Montefiore comes across like an idiot whenever he's appeared on Television. Can't stomach him.

I'm only reading his books, could care less how authors come across on TV

Force Boxman (Shakey Mo Collier), Tuesday, 6 November 2012 22:23 (eleven years ago) link

I have this vague memory that the documentary Seeing Red addressed the American Communist Party's problematic attraction to Stalin, but it's been a long time since I saw it. Very interesting film and recommended as a side note.

sleeve, Wednesday, 7 November 2012 00:57 (eleven years ago) link

Stalin owned

turds (Hungry4Ass), Wednesday, 7 November 2012 17:29 (eleven years ago) link

He had his faults, but who doesn't? Overall a cool bro

turds (Hungry4Ass), Wednesday, 7 November 2012 17:36 (eleven years ago) link

the American Communist Party's problematic attraction to Stalin

actual pathology imo

Inconceivable (to the entire world) (underrated aerosmith bootlegs I have owned), Wednesday, 7 November 2012 18:01 (eleven years ago) link

Robert Conquest is a failtarded western 'sovietologist' and shit from hacky western anti-communists like him is what makes it hard to actually figure out what happened. Read this, peace http://rationalrevolution.net/special/library/famine.htm

turds (Hungry4Ass), Wednesday, 7 November 2012 18:03 (eleven years ago) link

two weeks pass...

i only just thought to recheck this thread so ugh here are some MORE PARAGRAPHS

i don't know that the idea that the ukrainian famine was a deliberate genocide is all that uncritically accepted. i mean i've heard it a lot sure. i think the weird bolshevik relationship w the peasantry (combination of the mystical idealization of The Commune held over from 19c populism + furious disappointment and resentment at their perceived petty covetous superstitious backwardness -- it's almost a spurned relationship) went a long way towards stalin/the party's willingness to pursue policies that killed so many in the name of organizing the countryside and "liquidating" the "kulaks". but yeah, i dunno that stalin had some particular antipathy towards ukrainians; and i'd have to read more about the ukraine in particular to have any real idea of how legitimate is the notion that the famine was calculated to crush local nationalist movements. whatever the motives tho, forced collectivization was executed ruthlessly and destructively and killed way more people than would have died without it even though it wasn't raining much. i tend to think lenin would have been a little more adaptable/pragmatic/successful on this front, but then, that's what all the sentimentalists say.
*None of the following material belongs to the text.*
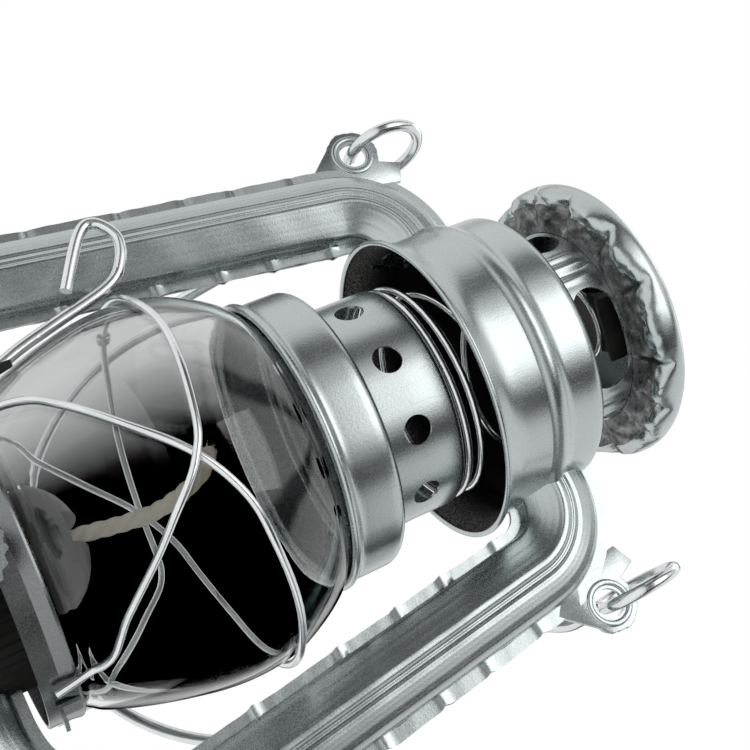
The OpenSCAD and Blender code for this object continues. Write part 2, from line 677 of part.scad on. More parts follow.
// Tab under the plate whose slot takes the tip of the lever's short arm
slot_play = rest_gap * 1.6;
tab_t = 1;
tab_front = lever_front + lever_wire_r + rest_gap + tab_t;
tab_half = 4;
module lift_tab() {
    w = lever_wire_r * 2 + 2 * slot_play + arm_l * (1 - cos(lever_turn - arm_drop));
    color("gray") translate([0, tab_t - tab_front, 0]) rotate([90, 0, 0]) linear_extrude(tab_t)
        difference() {
        translate([arm_tip.x - tab_half, arm_tip.y - tab_half]) square([2 * tab_half,
            plate_z - arm_tip.y + tab_half]);
        translate([arm_tip.x - lever_wire_r - slot_play - 2 * arm_l * (cos(arm_drop)
            - cos(lever_turn - arm_drop)),
            arm_tip.y - lever_wire_r - slot_play]) square([w + lever_wire_r / 2,
                2 * (lever_wire_r + slot_play)]);
    }
}

// Small sheet tab on the rim beside the right tube
plate_tab_w = 4;
plate_tab_az = -16;
module plate_tab() {
    color("silver") rotate(plate_tab_az) translate([plate_r, -plate_tab_w / 2, plate_z - skirt_h / 2]) {
        cube([sheet_t, plate_tab_w, 3 * rim_r + skirt_h / 2]);
        cube([plate_tab_w, plate_tab_w, sheet_t]);
    }
}

// Clear globe. The shares are of its height and of its largest radius, and the same outline
// guides the guard wires
glass_shares = [[0, 0.742], [0.029, 0.752], [0.056, 0.785], [0.095, 0.829], [0.2, 0.897], [0.307, 0.949],
    [0.413, 0.988],
    [0.519, 1], [0.624, 0.977], [0.717, 0.909], [0.785, 0.836], [0.822, 0.772], [0.85, 0.748], [0.9,
        0.738], [1, 0.716]];
glass_path = smooth([for (s = glass_shares) [s.y * globe_r, glass_z + s.x * globe_h]], 2);
function glass_r_at(z) = lookup(z, [for (q = glass_path) [q.y, q.x]]);
module globe() { color("lightcyan", 0.35) spun(glass_path, -glass_t); }

// Guard wires: two hairpins that cross at the front and the back. Each row is the angle from the
// hairpin's middle and the share of the height from the plate's rim to the band's bead
guard_low = plate_z + 3 * rim_r;
guard_high = band_top - band_h;
guard_gap = 0.35;
right_shares = [[-145, -0.07], [-140, 0.06], [-132, 0.18], [-122, 0.27], [-108, 0.4], [-94, 0.55], [-80,
    0.645], [-66, 0.68], [-45, 0.71],
    [-20, 0.715], [0, 0.715], [20, 0.715], [45, 0.71], [66, 0.68], [80, 0.645], [94, 0.55], [108, 0.4],
        [124, 0.25], [136, 0.18], [146, 0.06], [152, -0.07]];
left_shares = [[-152, -0.07], [-146, 0.1], [-131, 0.2], [-112, 0.39], [-100, 0.53], [-88, 0.57], [-60,
    0.585], [-30, 0.61],
    [-7, 0.618], [0, 0.62],
    [30, 0.635], [60, 0.66], [88, 0.6], [100, 0.53], [112, 0.39], [131, 0.2], [146, 0.1], [152, -0.07]];
hop_width = 24;
function guard_point(q, middle, hops) = let(
    z = guard_low + q.y * (guard_high - guard_low),
    foot = max(0, (0.08 - q.y) / 0.15),
    lift = max([for (h = hops) let(up = 1 - min(1, abs(q.x - h.x) / hop_width))
        h.y * up * up * (3 - 2 * up)]),
    r = max(glass_r_at(z) + guard_gap + guard_wire_r,
        (plate_r + guard_gap + guard_wire_r) * min(1, foot * 4)) + lift)
    [r * cos(q.x + middle), r * sin(q.x + middle), z];
module guard_wire(shares, middle, hops) {
    p = [for (q = smooth(shares, 3)) guard_point(q, middle, hops)];
    swept(p, guard_wire_r, 8);
}
right_mid = 12;
left_mid = 180;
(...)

anyway, the conquest book i recommended (the most famous conquest book) is about 1935-38, not about the famine, and glasnost produced nothing to discredit it. internal battles amongst the western left aside, the line i always think of re: stalin-scholarship (much quoted in solzhenitsyn obits) is brodsky's, talking to (waitforit) susan sontag, sometime in the 70s, and laughing together like good leftists over some ranting condemnation that's just issued from solzhenitsyn's vermont compound. yes, brodsky acknowledges, solzhenitsyn's a crank, a religious reactionary (and a few decades later a putin man), "but everything he says about the soviet union is true. all those numbers. it's all true." i mean, one would like it not to be. but.

guys! we can keep on spending! (difficult listening hour), Friday, 23 November 2012 19:19 (eleven years ago) link

More PARAGRAPHS:
A thing about Serge, Shamalov, maybe even Grossman for a time and from what I can see (and other writers who fictionalised these massacres like Platonov) was that they all believed in it. Disgusted as they were by the direction their country was taking you sense a critical -- half despairing yet also half engaged stance but its hard to substantiate without more reading. The discussions of Grossman centre on his role as a "Tolstoy of the Soviet Union" but I think there is more to him. So wrt Montefiore and their ilk their work is marketed as good, honest history to dig out the archives and to properly document the crimes to the fullest and get the numbers to the nearest decimal point...underneath it all though what you have is a "never try anything but the market and neo-liberalism because look at what can happen". Not a message I'm prepared to listen to given what governments in Europe are doing to the poor via the destruction of the welfare state. It may sound insensitive but a lot of this seems like body count history whereas I'm in need of a wider, open discussion of the positives and negatives of the Soviet Union, a fuller account something that was tried and failed, but what can be learned. Even if the Western left lied and wouldn't acknowledge the crimes then I'm not sure I could stomach a right-winger writing about this given what is happening now.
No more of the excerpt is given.